Kinematic/Morphology offsets also show an average 25% improvement, covering Adroit Pen/Door tasks.
MOPO fails when learning dynamics on merged data directly (Figure 1), as source transitions dominate, resulting in models that mimic source dynamics. This confirms the necessity of separate action encoders.

Ablation Study¶

Removed Component	Expected Impact
Separate Action Encoders → Single Encoder	Degenerates to merged dynamics; inaccurate target dynamics.
Removing Cycle Transition Loss	Representation mode collapse; dynamics quality decreases.
Target Q-weighted BC → Standard BC	Clones source domain actions; target performance drops.
Target Q-weighted → AWR style	Target Q-weighting verified as superior in this paper.

Highlights & Insights¶

Paradigm Shift: Re-frames off-dynamics offline RL from "data selection/reward punishment" to "accurate target dynamics learning plus exploration," providing the first viable model-based solution for this setting.
Clean Insight: The observation "same next state requires different actions" leads to an elegant decoupling of cross-domain sharing and domain specificity via "shared state/transition + separate action encoders."
Target Q-weighted BC: A lightweight and general regularizer that adapts AWR's "advantage weighting" to "target Q-weighting" for off-dynamics settings.

Limitations & Future Work¶

Learning dynamics with minimal target data (5000 transitions) still relies on the assumption of structural similarity between domains; benefits may decrease if shared structure (reward/state semantics) is weak.
Assumes the reward function is identical across domains and is a function of $(s,a,s')$, whereas rewards themselves might shift in reality.
Multiple components (VAE representation, dual encoders, UQ) result in more hyperparameters ($\beta, \alpha, \lambda_{rep}$) and heavier engineering implementation than model-free baselines.
Validated only in simulation (MuJoCo/Adroit); performance in real sim-to-real deployment remains to be investigated.
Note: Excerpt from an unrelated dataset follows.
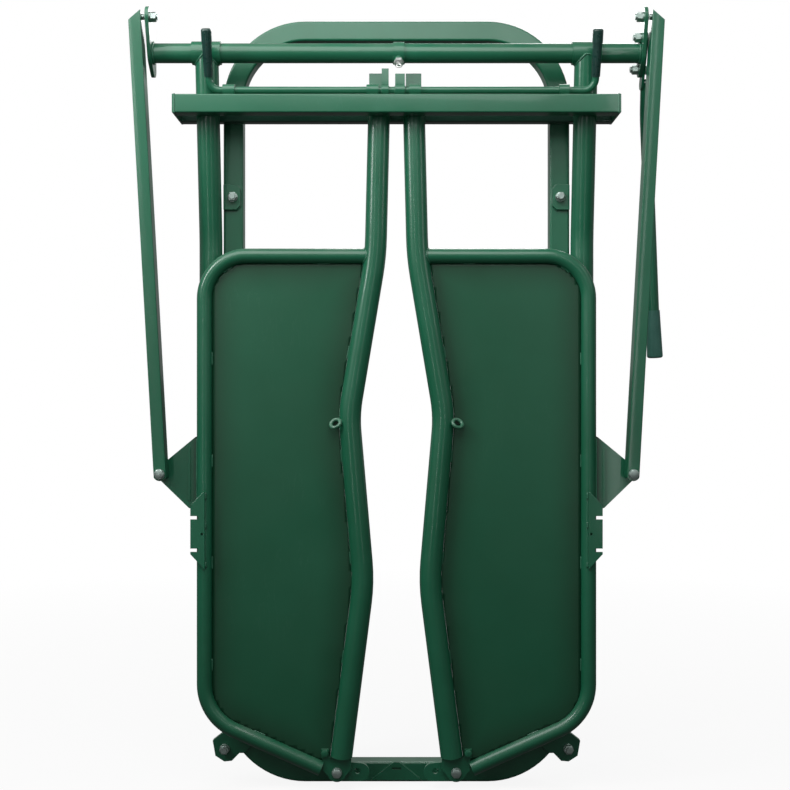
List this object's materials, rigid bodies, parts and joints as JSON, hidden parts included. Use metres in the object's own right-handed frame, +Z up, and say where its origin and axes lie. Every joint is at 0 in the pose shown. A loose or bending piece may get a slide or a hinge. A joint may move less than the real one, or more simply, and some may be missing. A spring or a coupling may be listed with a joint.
{
  "type": "cattle head gate",
  "caption": "Swing-stanchion gate that holds an animal's neck: hoop frame, twin sheeted doors, lifting shaft with arms and links, pull handle and latch rod.",
  "frame": {"origin": "middle of the flat underside of the hoop's bottom tube", "axes": "+Z up; +X to the right of someone who faces the gate's front; +Y back into the crush"},
  "size_m": [1.1805, 0.2438, 1.71],
  "materials": {
    "green_paint": "glossy green enamel",
    "green_sheet": "glossy green enamel on flat sheet",
    "zinc": "bright zinc plate",
    "handle_grip": "grey-green moulded",
    "latch_grip": "dark satin"
  },
  "bodies": {
    "frame": {"bow": "green_paint", "front_rail": "green_paint", "rear_rail": "green_paint", "left_rail_end_plate": "green_paint", "right_rail_end_plate": "green_paint", "left_post": "green_paint", "right_post": "green_paint", "left_bearing_sleeve": "green_paint", "right_bearing_sleeve": "green_paint", "left_base_lug": "green_paint", "right_base_lug": "green_paint", "left_pivot_bolt": "zinc", "right_pivot_bolt": "zinc", "upper_lugs": "green_paint", "lower_lugs": "green_paint", "mounting_studs": "zinc", "mounting_nuts": "zinc", "centre_gusset": "green_paint", "rod_guides": "green_paint"},
    "lift_shaft": {"shaft": "green_paint", "left_arm": "green_paint", "right_arm": "green_paint", "handle": "green_paint", "handle_grip": "handle_grip", "handle_bolts": "zinc", "trigger_band": "green_paint", "trigger_bolt": "zinc", "left_arm_pin": "zinc", "right_arm_pin": "zinc"},
    "latch": {"latch_rod": "green_paint", "left_latch_grip": "latch_grip", "right_latch_grip": "latch_grip", "left_latch_dog": "green_paint", "right_latch_dog": "green_paint"},
    "left_door": {"left_stanchion": "green_paint", "left_catch_tab": "green_paint", "left_door_frame": "green_paint", "left_door_sheet": "green_sheet", "left_link_bracket": "green_paint", "left_notch_plate": "green_paint", "left_neck_hook": "green_paint", "left_pivot_plate": "green_paint", "left_foot_tab": "green_paint"},
    "left_link_bolt": {"left_link_foot_bolt": "zinc"},
    "left_link_arm": {"left_link": "green_paint", "left_link_head_bolt": "zinc"},
    "right_door": {"right_stanchion": "green_paint", "right_catch_tab": "green_paint", "right_door_frame": "green_paint", "right_door_sheet": "green_sheet", "right_link_bracket": "green_paint", "right_notch_plate": "green_paint", "right_neck_hook": "green_paint", "right_pivot_plate": "green_paint", "right_foot_tab": "green_paint"},
    "right_link_bolt": {"right_link_foot_bolt": "zinc"},
    "right_link_arm": {"right_link": "green_paint", "right_link_head_bolt": "zinc"}
  },
  "joints": [
    {"name": "shaft_turn", "type": "hinge", "parent": "frame", "child": "lift_shaft", "pos_m": [0, -0.09992, 1.616], "axis": [1, 0, 0], "range_deg": [0, 80]},
    {"name": "latch_turn", "type": "hinge", "parent": "frame", "child": "latch", "pos_m": [0, -0.12323, 1.5297], "axis": [1, 0, 0], "range_deg": [0, 25]},
    {"name": "left_door_swing", "type": "hinge", "parent": "frame", "child": "left_door", "pos_m": [-0.131, -0.08123, 0.04], "axis": [0, 1, 0], "range_deg": [-11.69, 0]},
    {"name": "left_link_swing", "type": "hinge", "parent": "left_door", "child": "left_link_bolt", "pos_m": [-0.5123, -0.11002, 0.6983], "axis": [0, 1, 0], "range_deg": [0, 18.99]},
    {"name": "left_link_tip", "type": "hinge", "parent": "left_link_bolt", "child": "left_link_arm", "pos_m": [-0.5123, -0.11002, 0.6983], "axis": [1, 0, 0], "range_deg": [0, 2]},
    {"name": "right_door_swing", "type": "hinge", "parent": "frame", "child": "right_door", "pos_m": [0.131, -0.08123, 0.04], "axis": [0, 1, 0], "range_deg": [0, 11.69]},
    {"name": "right_link_swing", "type": "hinge", "parent": "right_door", "child": "right_link_bolt", "pos_m": [0.5123, -0.11002, 0.6983], "axis": [0, 1, 0], "range_deg": [-18.99, 0]},
    {"name": "right_link_tip", "type": "hinge", "parent": "right_link_bolt", "child": "right_link_arm", "pos_m": [0.5123, -0.11002, 0.6983], "axis": [1, 0, 0], "range_deg": [0, 2]}
  ],
  "couplings": [
    {"joint": "left_door_swing", "follows": "shaft_turn", "ratio": -0.1461},
    {"joint": "left_link_swing", "follows": "shaft_turn", "ratio": 0.23741},
    {"joint": "left_link_tip", "follows": "shaft_turn", "ratio": 0.024949},
    {"joint": "right_door_swing", "follows": "shaft_turn", "ratio": 0.1461},
    {"joint": "right_link_swing", "follows": "shaft_turn", "ratio": -0.23741},
    {"joint": "right_link_tip", "follows": "shaft_turn", "ratio": 0.024949}
  ]
}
Off-dynamics Offline RL: Reward regularization/data filtering methods like DARA, BOSA, SRPO, and REAG are the primary baselines.
Model-Based Offline RL: MOPO provides the "rollout + uncertainty penalty" paradigm; MOBODY replaces the core dynamics learning within this framework.
Representation Learning for Dynamics: The "state-action representation approximating next-state representation" from the TD-MPC series is utilized as the encoder loss, while VAE (Kingma) concepts are adapted for the cycle transition loss.
Behavior Cloning/AWR: Mergence of BC regularization from TD3-BC and advantage weighting from IQL/AWR into target Q-weighted BC.
Insight: In transfer problems with large OOD source data and minimal target data, explicitly building distribution differences into a lightweight module (action encoder) to enable active exploration of the target domain is a strategy that can generalize to broader offline domain adaptation scenarios.

Rating¶

Novelty: ⭐⭐⭐⭐ First viable model-based paradigm for off-dynamics offline RL; the "same next state → different actions" entry point is clean and insightful.
Experimental Thoroughness: ⭐⭐⭐⭐ Covers 4 environments × 4 offset levels + kinematic/morphology + Adroit; clear advantage in large offsets; 3 seeds is slightly low.
Writing Quality: ⭐⭐⭐⭐ Clear logic from motivation to observation to method; losses and architecture diagrams are well-coordinated.
Value: ⭐⭐⭐⭐ Provides substantial improvements for sim-to-real/domain adaptation RL; components (Target Q-weighted BC, Separate Action Encoders) are reusable for future work.